The comment was interpreted as a specific rebuke at Briton Chilton, whose wealthy father has bankrolled his F1 debut.
Chilton has also been shaded this year by his impressive Ferrari-linked teammate Jules Bianchi.
Chilton, however, suggested Symonds' assessment is unfair.
"An F1 team isn't going to accept two drivers who aren't capable of getting the most out of the car," he is quoted by the Russian news agency Ria Novosti.
He also disagreed with Symonds' estimation that the time-gap to a driver like Alonso is half a second.
"I wouldn't say that there's that much left in the car," said Chilton.
"I don't believe there's half a second, but I agree that the more experience you've got - people like Alonso, like Jenson, like Lewis that have been in here so long - they can get a little bit more out of it."
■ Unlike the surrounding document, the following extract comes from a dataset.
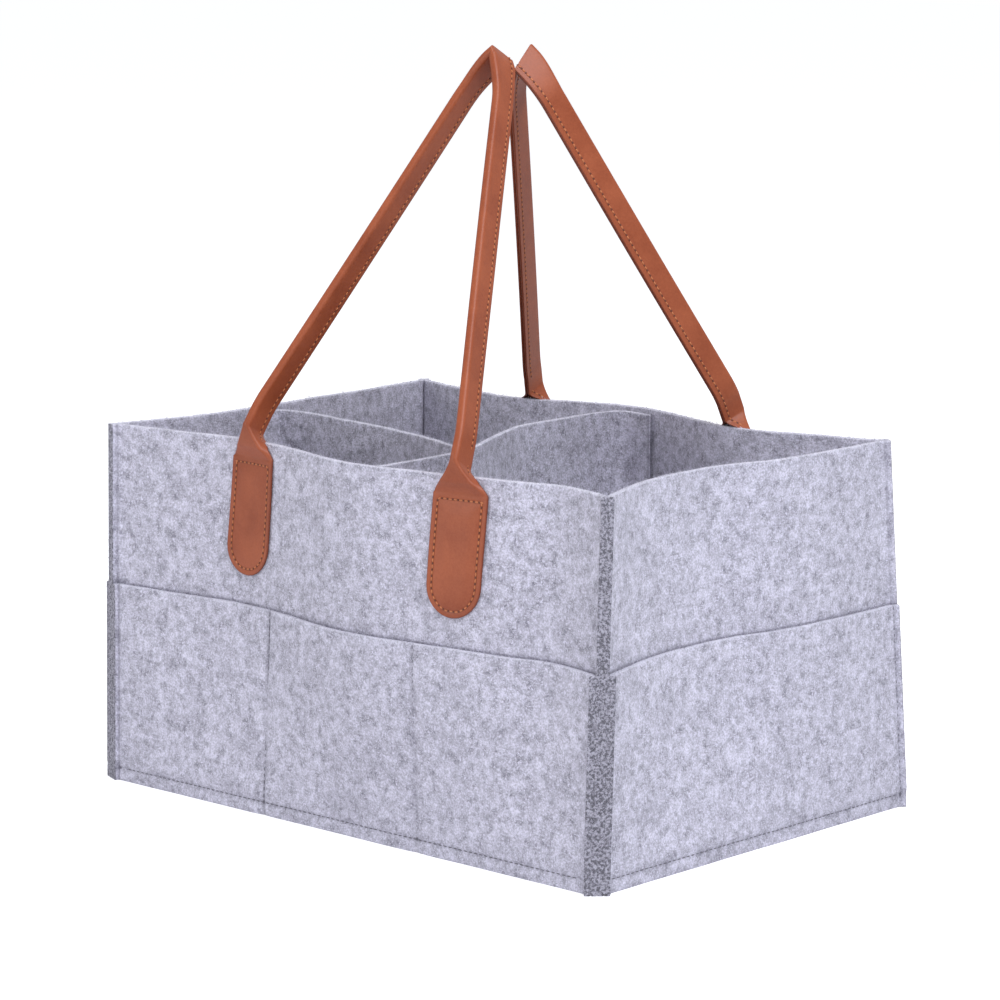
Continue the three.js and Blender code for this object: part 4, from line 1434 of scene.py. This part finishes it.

F1 insiders were also assessing another driver 'gap' on Friday, as Williams tester Susie Wolff made her proper circuit debut at the Silverstone test.
The 'gap' to world champion Sebastian Vettel was 2.2 seconds, leaving her ninth of the 16 drivers in action.
"I think she was pretty good, she was pretty quick and that's really fantastic to see a lady driving formula one," said Ferrari's Felipe Massa.
F1's tire-exploding crisis now over - drivers
(GMM) F1's 'tire-exploding' troubles appear definitely over.
Pirelli immediately tweaked its formerly steel-belted tires after the Silverstone race chaos, while the FIA banned team tinkering that may have worsened the problem.
But it was thought the sport's return to the British circuit, for a three-day test this past week, would give the definitive answer about whether the all-new Hungary-spec tires - combining the 2013 compounds and 2012 structure - have solved the problem completely.
The answer, it appears, is yes.
"Nothing has happened here," said Ferrari's Felipe Massa, after the FIA allowed race drivers to run at the 'young driver test' in order to try the new tires.
"There were no blow-outs or punctures like we saw in this race. That is the most important thing," he is quoted by AFP news agency.
Williams' Pastor Maldonado agrees: "They have solved the problem -- they knew where the problem was and here we haven't had anything."